#### SUPPLIED DATA:
..........
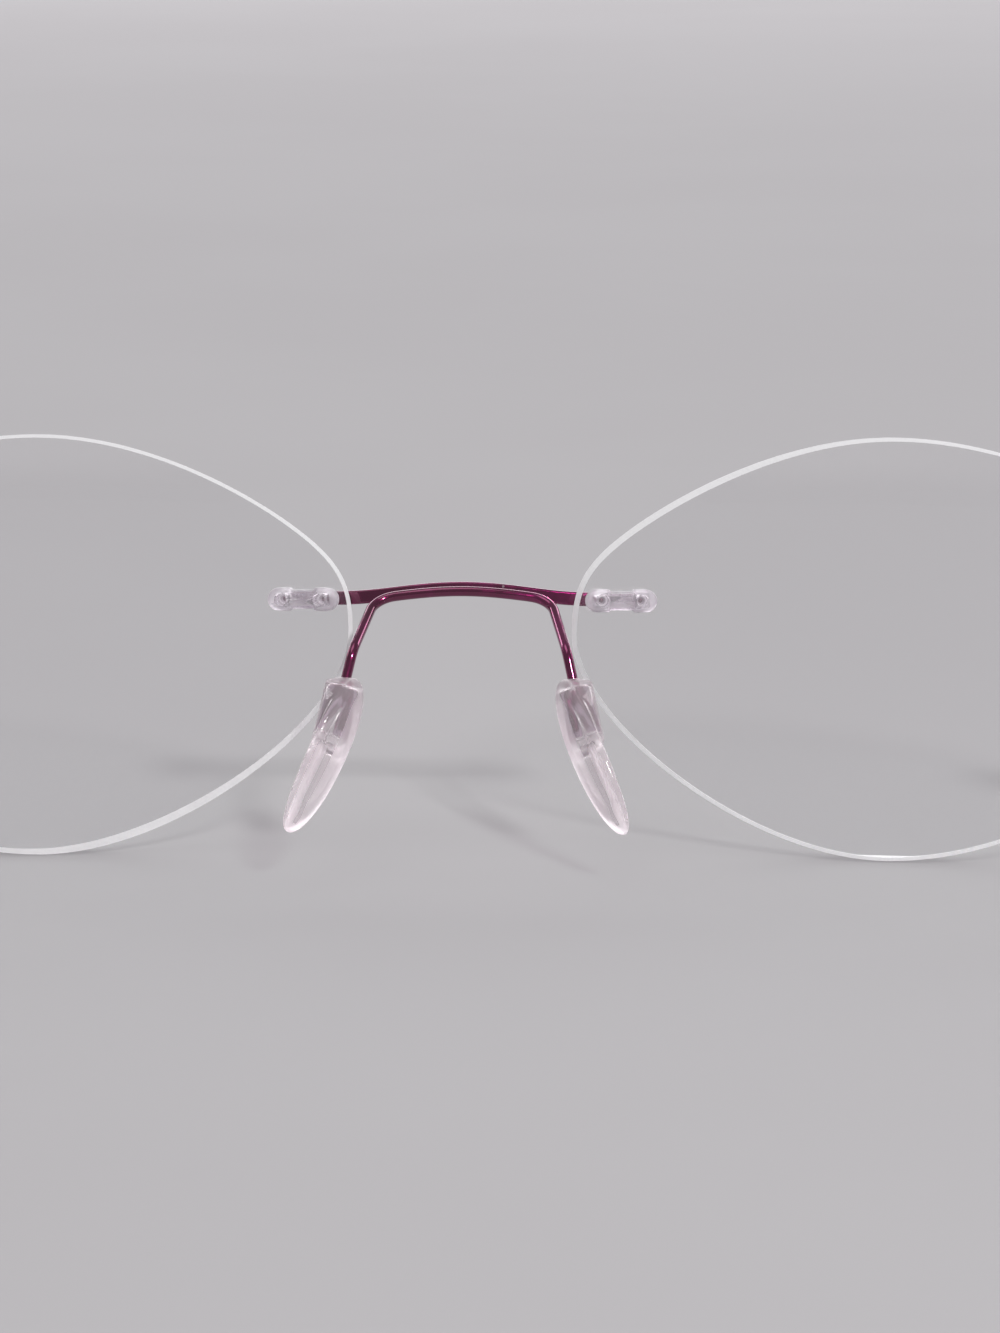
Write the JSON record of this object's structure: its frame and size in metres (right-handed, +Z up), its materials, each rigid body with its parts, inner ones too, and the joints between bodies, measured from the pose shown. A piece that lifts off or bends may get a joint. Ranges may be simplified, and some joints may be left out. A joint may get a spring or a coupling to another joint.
{
  "type": "rimless eyeglasses",
  "caption": "Rimless oval-lens eyeglasses with an arched bridge bar, clear nose pads on a bent wire arm and slim hinged wire temples, standing open.",
  "frame": {"origin": "centre of the open glasses' footprint, on the surface that they stand on", "axes": "+Z up from the surface, -Y the way the wearer looks, +Y along the temples to the ears, +X to the wearer's left"},
  "size_m": [0.1344, 0.149, 0.0342],
  "materials": {
    "clear_lens": "clear, lightly coated, edge ground matt",
    "clear_plastic": "clear, slightly milky, glossy",
    "pad_core_plastic": "clear, hard, glossy",
    "clear_silicone": "clear, soft, satin",
    "screw_steel": "bright",
    "plum_plastic": "opaque, glossy",
    "plum_metal": "dark plum lacquer over metal, glossy"
  },
  "bodies": {
    "front": {"lens_left": "clear_lens", "lens_right": "clear_lens", "bridge_bar": "plum_metal", "pad_arm_wire": "plum_metal", "nose_plug_left": "clear_plastic", "nose_plug_right": "clear_plastic", "temple_plug_left": "clear_plastic", "temple_plug_right": "clear_plastic", "endpiece_left": "plum_metal", "endpiece_right": "plum_metal", "hinge_screw_left": "screw_steel", "hinge_screw_right": "screw_steel"},
    "temple_left": {"temple_leaf_left": "plum_metal", "temple_wire_left": "plum_metal", "temple_tip_left": "plum_plastic"},
    "temple_right": {"temple_leaf_right": "plum_metal", "temple_wire_right": "plum_metal", "temple_tip_right": "plum_plastic"},
    "pad_left": {"pad_core_left": "pad_core_plastic", "nose_pad_left": "clear_silicone"},
    "pad_right": {"pad_core_right": "pad_core_plastic", "nose_pad_right": "clear_silicone"}
  },
  "joints": [
    {"name": "temple_left_fold", "type": "hinge", "parent": "front", "child": "temple_left", "pos_m": [0.066, -0.05657, 0.0223], "axis": [0, -0.061, 0.9981], "range_deg": [0, 91]},
    {"name": "temple_right_fold", "type": "hinge", "parent": "front", "child": "temple_right", "pos_m": [-0.066, -0.05657, 0.0223], "axis": [0, 0.061, -0.9981], "range_deg": [0, 85]},
    {"name": "pad_left_swivel", "type": "hinge", "parent": "front", "child": "pad_left", "pos_m": [0.00872, -0.06464, 0.01781], "axis": [-0.2131, -0.3919, 0.895], "range_deg": [-8, 8]},
    {"name": "pad_right_swivel", "type": "hinge", "parent": "front", "child": "pad_right", "pos_m": [-0.00872, -0.06464, 0.01781], "axis": [0.2131, -0.3919, 0.895], "range_deg": [-8, 8]}
  ]
}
..........
#### WHAT IS EXPECTED:
Print the listing above in full, exactly as it is.

#### RESPONSE:
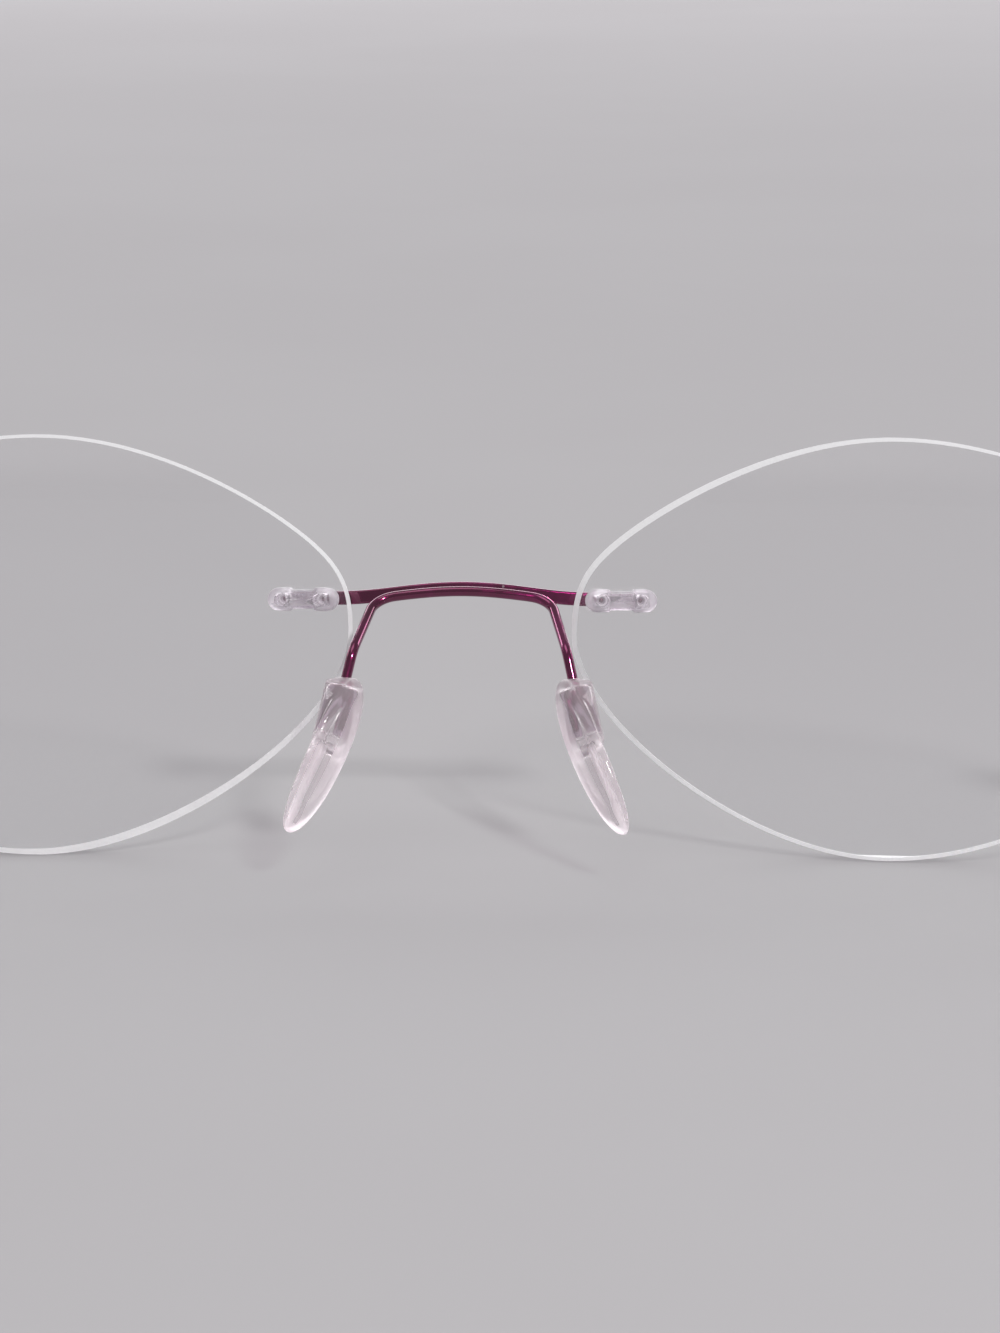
Write the JSON record of this object's structure: its frame and size in metres (right-handed, +Z up), its materials, each rigid body with its parts, inner ones too, and the joints between bodies, measured from the pose shown. A piece that lifts off or bends may get a joint. Ranges may be simplified, and some joints may be left out. A joint may get a spring or a coupling to another joint.
{
  "type": "rimless eyeglasses",
  "caption": "Rimless oval-lens eyeglasses with an arched bridge bar, clear nose pads on a bent wire arm and slim hinged wire temples, standing open.",
  "frame": {"origin": "centre of the open glasses' footprint, on the surface that they stand on", "axes": "+Z up from the surface, -Y the way the wearer looks, +Y along the temples to the ears, +X to the wearer's left"},
  "size_m": [0.1344, 0.149, 0.0342],
  "materials": {
    "clear_lens": "clear, lightly coated, edge ground matt",
    "clear_plastic": "clear, slightly milky, glossy",
    "pad_core_plastic": "clear, hard, glossy",
    "clear_silicone": "clear, soft, satin",
    "screw_steel": "bright",
    "plum_plastic": "opaque, glossy",
    "plum_metal": "dark plum lacquer over metal, glossy"
  },
  "bodies": {
    "front": {"lens_left": "clear_lens", "lens_right": "clear_lens", "bridge_bar": "plum_metal", "pad_arm_wire": "plum_metal", "nose_plug_left": "clear_plastic", "nose_plug_right": "clear_plastic", "temple_plug_left": "clear_plastic", "temple_plug_right": "clear_plastic", "endpiece_left": "plum_metal", "endpiece_right": "plum_metal", "hinge_screw_left": "screw_steel", "hinge_screw_right": "screw_steel"},
    "temple_left": {"temple_leaf_left": "plum_metal", "temple_wire_left": "plum_metal", "temple_tip_left": "plum_plastic"},
    "temple_right": {"temple_leaf_right": "plum_metal", "temple_wire_right": "plum_metal", "temple_tip_right": "plum_plastic"},
    "pad_left": {"pad_core_left": "pad_core_plastic", "nose_pad_left": "clear_silicone"},
    "pad_right": {"pad_core_right": "pad_core_plastic", "nose_pad_right": "clear_silicone"}
  },
  "joints": [
    {"name": "temple_left_fold", "type": "hinge", "parent": "front", "child": "temple_left", "pos_m": [0.066, -0.05657, 0.0223], "axis": [0, -0.061, 0.9981], "range_deg": [0, 91]},
    {"name": "temple_right_fold", "type": "hinge", "parent": "front", "child": "temple_right", "pos_m": [-0.066, -0.05657, 0.0223], "axis": [0, 0.061, -0.9981], "range_deg": [0, 85]},
    {"name": "pad_left_swivel", "type": "hinge", "parent": "front", "child": "pad_left", "pos_m": [0.00872, -0.06464, 0.01781], "axis": [-0.2131, -0.3919, 0.895], "range_deg": [-8, 8]},
    {"name": "pad_right_swivel", "type": "hinge", "parent": "front", "child": "pad_right", "pos_m": [-0.00872, -0.06464, 0.01781], "axis": [0.2131, -0.3919, 0.895], "range_deg": [-8, 8]}
  ]
}